## [Task brief]
Please return the full listing below without altering anything.

## [Supplied material]
- - - - - - -

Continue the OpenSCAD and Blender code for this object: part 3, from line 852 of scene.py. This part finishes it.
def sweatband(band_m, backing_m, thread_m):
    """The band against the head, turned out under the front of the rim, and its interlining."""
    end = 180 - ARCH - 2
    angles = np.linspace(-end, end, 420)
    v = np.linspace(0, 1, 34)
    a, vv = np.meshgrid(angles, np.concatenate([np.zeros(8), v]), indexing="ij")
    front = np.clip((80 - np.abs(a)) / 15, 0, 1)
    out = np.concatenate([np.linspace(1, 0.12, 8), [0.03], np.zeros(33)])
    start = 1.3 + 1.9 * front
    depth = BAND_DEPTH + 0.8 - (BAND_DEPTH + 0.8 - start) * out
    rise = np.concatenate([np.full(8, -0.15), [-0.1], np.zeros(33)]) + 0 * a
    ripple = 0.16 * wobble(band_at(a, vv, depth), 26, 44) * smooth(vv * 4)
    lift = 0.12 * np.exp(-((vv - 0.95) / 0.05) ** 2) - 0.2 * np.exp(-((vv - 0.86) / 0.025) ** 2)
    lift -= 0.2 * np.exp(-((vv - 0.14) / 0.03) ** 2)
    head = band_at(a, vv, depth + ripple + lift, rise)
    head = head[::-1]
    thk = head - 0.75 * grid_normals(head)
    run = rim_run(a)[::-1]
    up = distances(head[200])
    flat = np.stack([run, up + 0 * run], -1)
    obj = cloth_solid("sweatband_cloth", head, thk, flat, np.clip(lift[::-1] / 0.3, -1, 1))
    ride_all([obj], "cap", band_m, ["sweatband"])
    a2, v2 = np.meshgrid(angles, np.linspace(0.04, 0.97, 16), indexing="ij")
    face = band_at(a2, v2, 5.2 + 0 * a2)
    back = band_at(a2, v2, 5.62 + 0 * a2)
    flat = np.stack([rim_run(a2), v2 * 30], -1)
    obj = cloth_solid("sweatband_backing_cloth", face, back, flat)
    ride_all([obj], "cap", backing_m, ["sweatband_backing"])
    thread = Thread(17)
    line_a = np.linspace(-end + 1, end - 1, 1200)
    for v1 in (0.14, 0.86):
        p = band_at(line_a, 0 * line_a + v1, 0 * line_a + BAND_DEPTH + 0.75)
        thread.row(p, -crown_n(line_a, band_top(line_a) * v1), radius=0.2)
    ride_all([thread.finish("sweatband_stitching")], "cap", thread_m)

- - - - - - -

## [Solution]
Continue the OpenSCAD and Blender code for this object: part 3, from line 852 of scene.py. This part finishes it.
def sweatband(band_m, backing_m, thread_m):
    """The band against the head, turned out under the front of the rim, and its interlining."""
    end = 180 - ARCH - 2
    angles = np.linspace(-end, end, 420)
    v = np.linspace(0, 1, 34)
    a, vv = np.meshgrid(angles, np.concatenate([np.zeros(8), v]), indexing="ij")
    front = np.clip((80 - np.abs(a)) / 15, 0, 1)
    out = np.concatenate([np.linspace(1, 0.12, 8), [0.03], np.zeros(33)])
    start = 1.3 + 1.9 * front
    depth = BAND_DEPTH + 0.8 - (BAND_DEPTH + 0.8 - start) * out
    rise = np.concatenate([np.full(8, -0.15), [-0.1], np.zeros(33)]) + 0 * a
    ripple = 0.16 * wobble(band_at(a, vv, depth), 26, 44) * smooth(vv * 4)
    lift = 0.12 * np.exp(-((vv - 0.95) / 0.05) ** 2) - 0.2 * np.exp(-((vv - 0.86) / 0.025) ** 2)
    lift -= 0.2 * np.exp(-((vv - 0.14) / 0.03) ** 2)
    head = band_at(a, vv, depth + ripple + lift, rise)
    head = head[::-1]
    thk = head - 0.75 * grid_normals(head)
    run = rim_run(a)[::-1]
    up = distances(head[200])
    flat = np.stack([run, up + 0 * run], -1)
    obj = cloth_solid("sweatband_cloth", head, thk, flat, np.clip(lift[::-1] / 0.3, -1, 1))
    ride_all([obj], "cap", band_m, ["sweatband"])
    a2, v2 = np.meshgrid(angles, np.linspace(0.04, 0.97, 16), indexing="ij")
    face = band_at(a2, v2, 5.2 + 0 * a2)
    back = band_at(a2, v2, 5.62 + 0 * a2)
    flat = np.stack([rim_run(a2), v2 * 30], -1)
    obj = cloth_solid("sweatband_backing_cloth", face, back, flat)
    ride_all([obj], "cap", backing_m, ["sweatband_backing"])
    thread = Thread(17)
    line_a = np.linspace(-end + 1, end - 1, 1200)
    for v1 in (0.14, 0.86):
        p = band_at(line_a, 0 * line_a + v1, 0 * line_a + BAND_DEPTH + 0.75)
        thread.row(p, -crown_n(line_a, band_top(line_a) * v1), radius=0.2)
    ride_all([thread.finish("sweatband_stitching")], "cap", thread_m)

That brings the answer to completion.